Looking across (from our anchorage) - the bright lights of Botafogo and the Corcovado above (and the moon)
We'd arranged to meet Peter and Halina on Tuesday. They live to the west of Rio so we met at Ipanema - for us a short journey by bus and metro. We first met them in Bahia while they were on holiday in Campinho. Peter has recently had not just one, but two shoulder operations so he and Rachel have a common understanding of the pain involved in recovery! We had lunch at the Forte de Copacabana - a surprisingly tranquil place as well as affording great views of the coast.

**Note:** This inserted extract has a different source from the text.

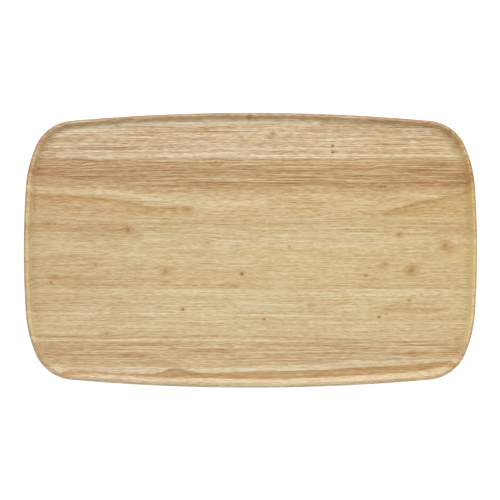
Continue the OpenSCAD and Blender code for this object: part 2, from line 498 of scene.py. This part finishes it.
WOODS = {
    "back_edge_stave": dict(
        tone=207, yellow=0.05, tilt=-0.35, seed=11, dashes=26, dash_l=7, lines=29,
        outer=(-30, -1.2), inner=(-1, 0.6), crest=(-7, -0.5), warm=(1, 0.96, 0.81),
        # Outer, inner and crest paint the light, shade and sheen on the faces of the back rim
        streaks=[
            (level_line(96.3), 1.8, 13, 0), (level_line(96.3, -170, 110), 1.8, 6, 0),
            ([(-120, 103), (0, 104), (120, 103)], 3, 5, 0),
            ([(100, 110), (150, 104), (190, 101)], 3, 4, 0),
            ([(-60, 120), (20, 122), (70, 121)], 2, -4, 0),
            ([(-200, 116), (-160, 124), (-120, 127.5), (-60, 129.5), (72, 129.5)], 2.5, 23, 0),
            ([(84, 131.8), (116, 131.4)], 1.5, 12, 0), ([(158, 102.5), (195, 102)], 2.5, -7, 0),
        ],
        knots=[
            (22.5, 118.5, 2.6, 20, 7, 4), (-1, 133.5, 2.2, 18, 6, 0), (83.5, 106, 1.2, 75, 8, 0),
            (83.5, 99.5, 1.2, 85, 8, 0), (-205, 96.5, 2, 8, 4, 0), (202, 119, 3, 8, 6, 3),
            (210, 108, 3, 8, 6, 3),
        ]),
    "back_stave": dict(
        tone=209.5, yellow=0.75, tilt=-0.4, seed=23, dashes=21, dash_l=7, lines=17, warm=(1, 0.968, 0.81),
        fills=[
            (level_line(93.5), [(-240, 74), (-150, 71), (-81, 67), (-40, 66), (60, 66), (240, 66)],
             0.5, 3, -9.5, -0.35, 22),
            (level_line(88), [(-240, 72), (-150, 69), (-81, 65), (0, 64), (240, 66)], 3, 3, -6, 0, 4),
            (level_line(68), [(-240, 64), (-100, 60), (0, 58), (80, 57), (140, 58), (240, 61)],
             4, 4, -13, -0.1, 0),
            ([(-240, 56.5), (-183, 55.5), (-147, 52.5), (-121, 48.5), (-95, 43.5), (-73, 44.5), (-62, 43.5)],
             [(-240, 40), (-62, 34)], 1, 4, -5.5, 0.1, -13),
            ([(132, 34), (146, 41), (172, 48.8), (203, 55), (240, 62)], level_line(33), 1, 2, -5, 0.3, -6),
        ],
        streaks=[
            ([(-240, 78), (-150, 74), (-81, 69.5), (-56, 68.5), (60, 68), (240, 68.5)], 1.6, -9, 0),
            ([(-20, 69), (40, 69), (80, 69)], 2, 8, 0),
            ([(-240, 79), (-150, 77), (0, 75.5), (240, 75.5)], 2.5, -5, 0.1),
            ([(-240, 63), (-183, 62), (-126, 57), (-91, 51), (-51, 48), (20, 51)], 3.2, 10, 0),
            ([(-240, 55.5), (-183, 54.5), (-147, 51), (-121, 47), (-95, 41.8), (-73, 43), (-60, 41)],
             2, -12, 0.2),
            ([(126, 31), (146, 40.5), (172, 48), (203, 54.2), (225, 59.8), (240, 62)], 1.8, -14, 0.2),
            ([(136, 33), (165, 41.5), (200, 47.5)], 1.2, -8, 0),
            ([(20, 57), (60, 58), (110, 57)], 4, 3, 0), (level_line(83.5, -190, -125), 2, -7, 0),
            (level_line(75.8, -105, -45), 3, 6, 0), (level_line(62.5, -120, -50), 3, 6, 0),
            (level_line(69, -240, -165), 3, -7, 0), (level_line(71.5, 160), 5, -7, 0),
            (level_line(92.4), 0.7, -8, 0), (level_line(88.6), 0.6, -8, 0), (level_line(85.8), 0.6, -8, 0),
            (level_line(83), 0.6, -7, 0), (level_line(80.4), 0.6, -8, 0),
        ],
        knots=[
            (-35, 89.5, 3.4, 6, 4, 7), (-174, 90.5, 3.4, 4, 3, 6), (118, 89, 4, 3, 2, 5),
            (-64, 41.5, 4.5, 6, 4, 0), (163, 44.5, 4, 2, 2, 4), (133.5, 64.8, 1.2, 42, 3, 0),
            (137, 64.6, 1.3, 42, 3, 0),
        ]),
    "centre_stave": dict(
        tone=212, yellow=0.35, tilt=0.45, seed=37, dashes=17, dash_l=6.5, lines=14,
        fills=[
            (level_line(50), level_line(18), 1, 3, -4, 0.1, 3),
            ([(-240, 31), (-170, 29.5), (-120, 27)], [(-240, 20), (-170, 19.5), (-118, 18.5)],
             1, 2, -5, 0, 4),
            ([(-240, -6), (-122, -6), (-86, 0), (-51, 2.5), (91, 2.5), (127, 5), (240, 6)], level_line(-60),
             1.5, 1, -2, 0.3, 0),
            ([(-240, -6), (-150, -8), (-105, -14)], level_line(-38), 3, 1, -2, -0.1, 3),
            ([(100, 0), (150, -3), (190, -4)], [(100, -30), (150, -30), (190, -30)], 6, 6, -2, 0, 0),
            (level_line(30, -110, 150), level_line(8, -110, 150), 2, 2, 0, 0, 9),
        ],
        streaks=[
            ([(-240, 27), (-150, 25.6), (-60, 26.5), (0, 26), (110, 26.5), (240, 27)], 0.9, -9, 0),
            ([(-240, 19.5), (-170, 20), (-128, 20.5)], 0.8, -8, 0),
            ([(-240, 24), (-180, 23.4), (-130, 21.5)], 0.7, -7, 0),
            ([(150, 23.5), (200, 23), (240, 22.5)], 1.1, -8, 0),
            ([(-225, -8.5), (-177, -6)], 0.8, -8, 0),
            ([(-240, -29), (-100, -29.5), (20, -29)], 0.8, -8, 0),
            ([(-240, -35), (-60, -35.6), (60, -36), (240, -35)], 0.9, -9, 0),
            (level_line(-38.4), 0.6, -9, 0), ([(-240, -28.2), (-195, -28.2)], 0.6, -10, 0),
            ([(-240, -9.5), (-180, -9), (-120, -8)], 0.7, -7, 0),
            (level_line(14, -240, -110), 4, -7, 0), (level_line(19, 190, 240), 5, -6, 0),
        ],
        knots=[
            (-124.5, 20.8, 3.2, 30, 11, 5), (-205, 27, 3.5, 8, 4, 5), (-5, 31, 1.2, 18, 4, 0),
            (-44, 7.5, 4, 7, 7, 3), (39.4, 3.8, 1.7, 30, 6, 0), (151.5, 15.3, 2.3, 20, 7, 3),
            (198, 5.2, 3.9, 18, 12, 6),
            (203, -1, 3, 9, 4, 0), (137, -13.7, 2.2, 22, 6, 0), (134, -17, 3.5, 7, 4, 0),
            (163.5, -20.4, 4.3, 24, 14, 6), (117.2, -25.8, 1.8, 28, 5, 0), (-8.6, -24, 2, 52, 10, 0),
            (-86.2, -21.8, 3, 22, 9, 3), (-157, -14.8, 1.5, 20, 4, 0), (-161.5, -18.5, 1.6, 10, 3, 0),
            (-202.5, -32.8, 1.4, 40, 5, 0), (-197.5, -27.3, 2.3, 14, 5, 0), (-15, -37, 2.5, 11, 4, 3),
        ]),
    "front_stave": dict(
        tone=211, yellow=0.4, tilt=-0.3, seed=51, dashes=18, dash_l=6.5, lines=16,
        fills=[
            ([(-240, -50), (-142, -51), (-120, -54)], level_line(-63), 2, 2, -5, 0, 0),
            ([(20, -56), (150, -58), (240, -56)], level_line(-68), 3, 3, -2, 0.1, 0),
            (level_line(-85), level_line(-105), 2, 1, -3, -0.1, 2),
            ([(130, -60.5), (160, -56.5), (195, -58.5)], [(130, -61.5), (160, -64.5), (195, -62.5)],
             1, 1, -4, 0, 3),
        ],
        streaks=[
            (level_line(-41, -150), 1.6, 3, 0), (level_line(-44.5, -170), 3.5, 4, -0.1),
            (level_line(-70.5, -85, 35), 2.5, 5, 0),
            ([(84, -62.5), (105, -60.5), (128, -59.5)], 2.6, 7, 0),
            ([(-15, -54), (20, -55.5), (51, -57)], 1.8, 7, -0.2),
            ([(-240, -64.4), (-150, -64.4), (-60, -65), (20, -66), (120, -68)], 0.8, 14, 0),
            ([(70, -74), (150, -73.5), (240, -74.3)], 0.8, 13, 0),
            ([(135, -58), (160, -54.5), (185, -55.5), (200, -59)], 0.8, -8, 0),
            ([(135, -60), (160, -63), (185, -62.5), (200, -60)], 0.8, -8, 0),
            ([(-240, -88.5), (-193, -88), (-147, -89.5), (-100, -88), (20, -88), (100, -91), (188, -95)],
             0.7, -15, 0),
            ([(-240, -91), (-150, -91.6), (-60, -91), (20, -91.4)], 1, 15, 0),
        ],
        knots=[
            (-68.6, -60, 1.4, 62, 6, 0), (14, -70, 1.3, 48, 5, 0), (60, -55.7, 1.2, 24, 3, 0),
            (64, -55.7, 1.2, 24, 3, 0), (130.5, -67.9, 1.4, 50, 5, 0), (138, -64.7, 1.4, 24, 4, 0),
            (161.5, -51, 2, 20, 6, 3),
            (173, -45, 1.6, 10, 4, 0), (-146, -84.8, 2.8, 18, 8, 5), (209.5, -91, 2.2, 14, 6, 3),
        ]),
    "front_edge_stave": dict(
        tone=205, yellow=0.35, tilt=0.35, seed=67, dashes=19, dash_l=7, lines=30,
        # Outer, inner and crest paint the light, shade and sheen on the faces of the front rim
        outer=(-6, -0.6), inner=(3, -0.5), crest=(-1, 0), warm=(1, 0.965, 0.81),
        fills=[
            ([(-240, -115.2), (76, -115.2), (106, -112), (152, -111.5), (198, -109), (240, -108)],
             FRONT_BAND_TOP, 0.8, 0.6, 13, -0.2, -14),
            (FRONT_BAND_TOP, FRONT_BAND_FOOT, 0.6, 0.8, -14, 0.1, -8),
            (FRONT_BAND_FOOT, level_line(-170), 0.8, 2, 10, -0.2, -12),
        ],
        streaks=[
            ([(-240, -100), (-100, -101), (240, -99)], 0.9, -6, 0),
            ([(-240, -105.5), (0, -105.8), (240, -103)], 0.7, -12, 0),
            ([(-240, -96.3), (0, -96.8), (240, -96)], 0.8, -6, 0),
            ([(75, -104.5), (125, -104)], 1.6, -9, 0), ([(122, -131.7), (165, -128.7)], 1.6, -9, 0),
            (level_line(-135.6, -30, 35), 1.2, 12, 0),
        ],
        knots=[(-21, -98, 2.2, 10, 5, 4), (165, -105.5, 2.5, 10, 5, 4)]),
}

# ---------------------------------------------------------------- the pieces
GLUE_FILM = glue()
whole = panel()
for node in sorted(NODES):
    low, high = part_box(node)
    piece = strip(whole, node.replace("_stave", "_board").replace("_glue_line", "_joint"), low.y, high.y)
    if node.endswith("_stave"):
        piece.data.materials.append(wood(node.replace("_stave", "_oiled"), **WOODS[node]))
    else:
        piece.data.materials.append(GLUE_FILM)
    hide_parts(node)
    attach(piece, "root")
whole.free()

# ---------------------------------------------------------------- floor, light and camera, in metres
# The floor glows a little, like a lit table, and lies just under the tray
FLOOR_GLOW, FLOOR_LEVEL, FLOOR_HALF_W, FLOOR_CELLS = 0.82, -0.0003, 15, 24
LIGHT_DISTANCE, LIGHT_SIZE, SKY_LIGHT = 3, 1.8, 0.56
VIEW_W, SENSOR_W, LENS = 0.5075, 36, 177
VIEW_OFF_CENTRE, VIEW_LEVEL = (-0.0004, 0.0002), 0.012


def floor():
    """A plain white studio floor."""
    bm = bmesh.new()
    bmesh.ops.create_grid(bm, x_segments=FLOOR_CELLS, y_segments=FLOOR_CELLS, size=FLOOR_HALF_W)
    mesh = bpy.data.meshes.new("studio_floor")
    bm.to_mesh(mesh)
    bm.free()
    made, tree, shader = material("studio_paper")
    mottle = speckle(tree, Value(tree, tree.nodes.new("ShaderNodeTexCoord").outputs["Object"]), 40, 4)
    put(tree, shader.inputs["Roughness"], mottle * 0.1 + 0.85)
    shader.inputs["Base Color"].default_value = (0.4, 0.4, 0.4, 1)
    shader.inputs["Specular IOR Level"].default_value = 0
    shader.inputs["Emission Color"].default_value = (1, 1, 1, 1)
    shader.inputs["Emission Strength"].default_value = FLOOR_GLOW
    mesh.materials.append(made)
    made_floor = bpy.data.objects.new("studio_floor", mesh)
    made_floor.location.z = FLOOR_LEVEL
    bpy.context.scene.collection.objects.link(made_floor)


def soft_light(name, azimuth, elevation, share):
    """A square soft light. Azimuth is from +X towards +Y. Share is its part of the light on the floor."""
    data = bpy.data.lights.new(name, "AREA")
    data.shape, data.size = "SQUARE", LIGHT_SIZE
    level = math.sin(math.radians(elevation))
    data.energy = share * math.pi ** 2 * LIGHT_DISTANCE ** 2 / level
    lamp = bpy.data.objects.new(name, data)
    flat = compass(azimuth) * math.cos(math.radians(elevation))
    lamp.location = Vector((flat.x, flat.y, level)) * LIGHT_DISTANCE
    lamp.rotation_mode = "QUATERNION"
    lamp.rotation_quaternion = (-lamp.location).to_track_quat("-Z", "Y")
    bpy.context.scene.collection.objects.link(lamp)


def sky():
    """Even white light from all round."""
    world = bpy.data.worlds.new("studio")
    world.use_nodes = True
    background = world.node_tree.nodes["Background"]
    background.inputs["Color"].default_value = (1, 1, 1, 1)
    background.inputs["Strength"].default_value = SKY_LIGHT
    bpy.context.scene.world = world


def camera():
    """Straight above the tray, with +Y up in the picture, which shows VIEW_W at VIEW_LEVEL."""
    made = bpy.data.objects.new("camera", bpy.data.cameras.new("camera"))
    made.data.sensor_width, made.data.lens = SENSOR_W, LENS
    made.data.clip_start, made.data.clip_end = 0.05, 60
    made.location = (*VIEW_OFF_CENTRE, VIEW_LEVEL + VIEW_W * LENS / SENSOR_W)
    bpy.context.scene.collection.objects.link(made)
    bpy.context.scene.camera = made


floor()
soft_light("left_softbox", 142, 35, 0.19)
soft_light("right_softbox", 38, 35, 0.19)
soft_light("back_softbox", 90, 30, 0.08)
sky()
camera()
bpy.context.scene.view_settings.view_transform = "Standard"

Afterwards we walked around the nearby rocks called Pedra do Arpoador - another good viewing spot.
Forte de Copacobana - although the forts are located for close range cannonball fire they have long range 1920s rifles
Ipanema beach in mid-winter
With old (long standing!) friends Peter and Halina, on the fort
The headland of Pedro do Arpoador separates Ipanema from Copacabana
Pedro do Arpoador headland
It was fortunate that we didn't have anything planned for Wednesday. It was windy and wet. If we'd been ready to go we would have left on Tuesday afternoon to take advantage of the southerly winds. As it was we had to sit out the winds which were blowing around the Sugar Loaf and into our anchorage, making it quite uncomfortable at times. We let out plenty of scope and our anchor held well but it's always worrying when close to the shore and other boats.
Lynn Rival at anchor beyond the local moorings, from Urca Hill (yes, of course we walked up!)
After a day the winds settled down to the normal light easterlies. We are enjoying being in Rio for a few more days and plan to visit Niteroi across the bay before we leave ahead of the next lot of southerly winds.